The Ba’al Hatanya (Likutei Amarim 19) explains the pasuk “the soul of man (adam) is the candle of Hashem” (Mishlei 20:27) as follows. Bnei Yisrael, who are referred to as “adam,” have souls that resemble fire. Fire always moves upward, because its nature is to separate from the wick and cling to its Heavenly source, even though it will lose its source of energy in the process. So too, the Jewish soul has a desire to leave the body that sustains it and return to its Maker, even though it will cause the man to cease to exist. This natural tendency exists even among sinners in Yisrael, as can be seen historically by Jews over the ages who gave their life at the stake to sanctify His name even though they were distant from a life of Torah observance.

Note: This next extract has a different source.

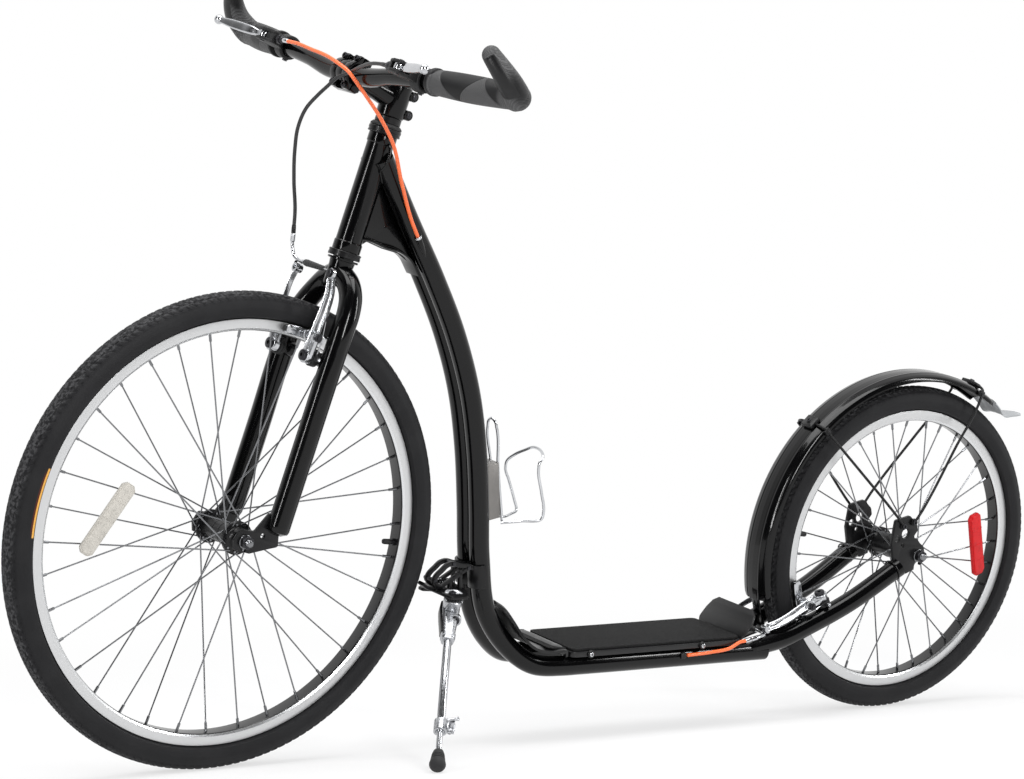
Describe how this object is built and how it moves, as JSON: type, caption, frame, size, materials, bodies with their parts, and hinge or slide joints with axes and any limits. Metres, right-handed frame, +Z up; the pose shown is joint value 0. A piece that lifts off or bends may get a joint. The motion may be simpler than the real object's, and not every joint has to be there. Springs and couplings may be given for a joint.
{
  "type": "kick scooter",
  "caption": "All-terrain kick scooter: large spoked front wheel, smaller rear wheel, low deck, rim brakes, fender, bottle cage and side stand.",
  "frame": {"origin": "on the ground, under the middle of the bounding box", "axes": "+X forward, +Y to the left of the rider, +Z up; the scooter leans to its left on its side stand"},
  "size_m": [1.7334, 0.6792, 1.0448],
  "materials": {
    "black_paint": "gloss black paint",
    "black_steel": "satin black steel",
    "black_plastic": "satin black plastic",
    "tyre_rubber": "matt dark rubber with tread",
    "grip_rubber": "matt dark rubber",
    "silver_alloy": "polished and brushed alloy",
    "bright_wire": "polished wire",
    "deck_mat": "coarse dark grip sheet",
    "orange_casing": "orange red plastic casing",
    "front_reflector": "clear ribbed plastic",
    "rear_reflector": "red ribbed plastic"
  },
  "bodies": {
    "scooter": {"bottle_cage": "bright_wire", "deck_front_guard": "black_plastic", "deck_mat": "deck_mat", "deck_plate": "black_plastic", "deck_rear_guard": "black_plastic", "fender_flap": "black_plastic", "fender_stay_front": "black_steel", "fender_stay_rear": "black_steel", "frame": "black_paint", "headset_lower_bearing": "silver_alloy", "headset_lower_cup": "black_steel", "headset_upper_bearing": "silver_alloy", "headset_upper_cup": "black_steel", "rear_axle": "black_steel", "rear_brake_boot": "grip_rubber", "rear_brake_cable_rear": "orange_casing", "rear_fender": "black_paint", "stand_bracket": "black_steel"},
    "steering": {"fork": "black_paint", "front_axle": "black_steel", "front_brake_boot": "grip_rubber", "front_brake_cable": "black_plastic", "handlebar": "black_paint", "headset_cover": "black_plastic", "left_grip": "grip_rubber", "left_lever_housing": "black_plastic", "rear_brake_cable_front": "orange_casing", "right_grip": "grip_rubber", "right_lever_housing": "black_plastic", "steerer_cap": "black_steel", "stem": "black_paint", "stem_faceplate": "black_paint", "stem_spacer": "black_steel"},
    "front_wheel": {"front_hub": "black_steel", "front_inner_tube": "grip_rubber", "front_reflector": "front_reflector", "front_rim": "silver_alloy", "front_tyre": "tyre_rubber"},
    "rear_wheel": {"rear_hub": "black_steel", "rear_inner_tube": "grip_rubber", "rear_reflector": "rear_reflector", "rear_rim": "silver_alloy", "rear_tyre": "tyre_rubber"},
    "left_lever": {"left_brake_lever": "silver_alloy"},
    "right_lever": {"right_brake_lever": "silver_alloy"},
    "front_left_arm": {"front_brake_arm_left": "silver_alloy", "front_brake_pad_left": "grip_rubber"},
    "front_right_arm": {"front_brake_arm_right": "silver_alloy", "front_brake_noodle": "bright_wire", "front_brake_pad_right": "grip_rubber"},
    "rear_left_arm": {"rear_brake_arm_left": "silver_alloy", "rear_brake_noodle": "bright_wire", "rear_brake_pad_left": "grip_rubber"},
    "rear_right_arm": {"rear_brake_arm_right": "silver_alloy", "rear_brake_pad_right": "grip_rubber"},
    "stand": {"stand_clamp": "silver_alloy", "stand_leg": "silver_alloy"},
    "stand_slide": {"stand_foot": "grip_rubber", "stand_inner_leg": "silver_alloy"}
  },
  "joints": [
    {"name": "steering", "type": "hinge", "parent": "scooter", "child": "steering", "pos_m": [0.39517, -0.04444, 0.68464], "axis": [-0.2639, 0.162, 0.9509], "range_deg": [-50, 50], "deforming": ["rear_brake_cable_front"]},
    {"name": "front_wheel_spin", "type": "hinge", "parent": "steering", "child": "front_wheel", "pos_m": [0.5458, -0.10699, 0.31743], "axis": [0, 0.9858, -0.1679], "continuous": true},
    {"name": "rear_wheel_spin", "type": "hinge", "parent": "scooter", "child": "rear_wheel", "pos_m": [-0.6212, -0.11983, 0.24202], "axis": [0, 0.9858, -0.1679], "continuous": true},
    {"name": "left_lever_pull", "type": "hinge", "parent": "steering", "child": "left_lever", "pos_m": [0.44714, 0.16256, 0.91731], "axis": [-0.3875, 0.1548, 0.9088], "range_deg": [0, 20]},
    {"name": "right_lever_pull", "type": "hinge", "parent": "steering", "child": "right_lever", "pos_m": [0.44714, -0.16275, 0.97272], "axis": [-0.3875, 0.1548, 0.9088], "range_deg": [-20, 0]},
    {"name": "front_left_arm_turn", "type": "hinge", "parent": "steering", "child": "front_left_arm", "pos_m": [0.44025, -0.02625, 0.54129], "axis": [0.9646, 0.0443, 0.2601], "range_deg": [0, 2.3], "deforming": ["front_brake_boot"]},
    {"name": "front_right_arm_turn", "type": "hinge", "parent": "steering", "child": "front_right_arm", "pos_m": [0.44025, -0.10906, 0.55539], "axis": [0.9646, 0.0443, 0.2601], "range_deg": [-2.3, 0], "deforming": ["front_brake_boot", "front_brake_cable"]},
    {"name": "rear_left_arm_turn", "type": "hinge", "parent": "scooter", "child": "rear_left_arm", "pos_m": [-0.46466, -0.09235, 0.15323], "axis": [0.4091, 0.1532, 0.8995], "range_deg": [-2.3, 0], "deforming": ["rear_brake_boot", "rear_brake_cable_rear"]},
    {"name": "rear_right_arm_turn", "type": "hinge", "parent": "scooter", "child": "rear_right_arm", "pos_m": [-0.46466, -0.17516, 0.16733], "axis": [0.4091, 0.1532, 0.8995], "range_deg": [0, 2.3], "deforming": ["rear_brake_boot"]},
    {"name": "stand_fold", "type": "hinge", "parent": "scooter", "child": "stand", "pos_m": [0.1938, -0.09739, 0.19508], "axis": [0.2388, 0.6688, 0.704], "range_deg": [0, 106]},
    {"name": "stand_length", "type": "slide", "parent": "stand", "child": "stand_slide", "axis": [0.4568, 0.5624, -0.6892], "range_m": [-0.03, 0.03]}
  ],
  "couplings": [
    {"joint": "front_left_arm_turn", "follows": "left_lever_pull", "ratio": 0.11},
    {"joint": "front_right_arm_turn", "follows": "left_lever_pull", "ratio": -0.11},
    {"joint": "rear_left_arm_turn", "follows": "right_lever_pull", "ratio": 0.11},
    {"joint": "rear_right_arm_turn", "follows": "right_lever_pull", "ratio": -0.11}
  ]
}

Sacrifices are the permitted mechanism for revealing our desire to cling to Hashem to the fullest possible extent. The olah symbolizes those Jews whose entire existence revolves around the spiritual and Divine. Sh’lamim correspond to those whose lives are dedicated partially to the spiritual and partially to the physical. The trumat hadeshen refers to those who are on the lowest spiritual levels. Yet the Torah teaches us that the eternal fire, which symbolizes the soul’s desire to cling to its Maker, applies to all Jews, even those who seem to be estranged from Him.
So why is the added phrase, “it shall not be extinguished,” mentioned specifically by the sh’lamim and deshen, not the olah? The eternal fire is clearly seen by people who follow the olah model, and because it is obvious, it does not need to be stressed. The chidush is that the fire is never extinguished, even for those by whom it is only partially evident or even totally hidden.
The Yerushalmi (Yoma 4:6) learns from the phrase, “it shall not be extinguished,” that the fire is lit even on Shabbat and even in the presence of tum’ah (impurity). The inner flame must indeed escort us whether we are in a period and atmosphere of holiness or one of impurity.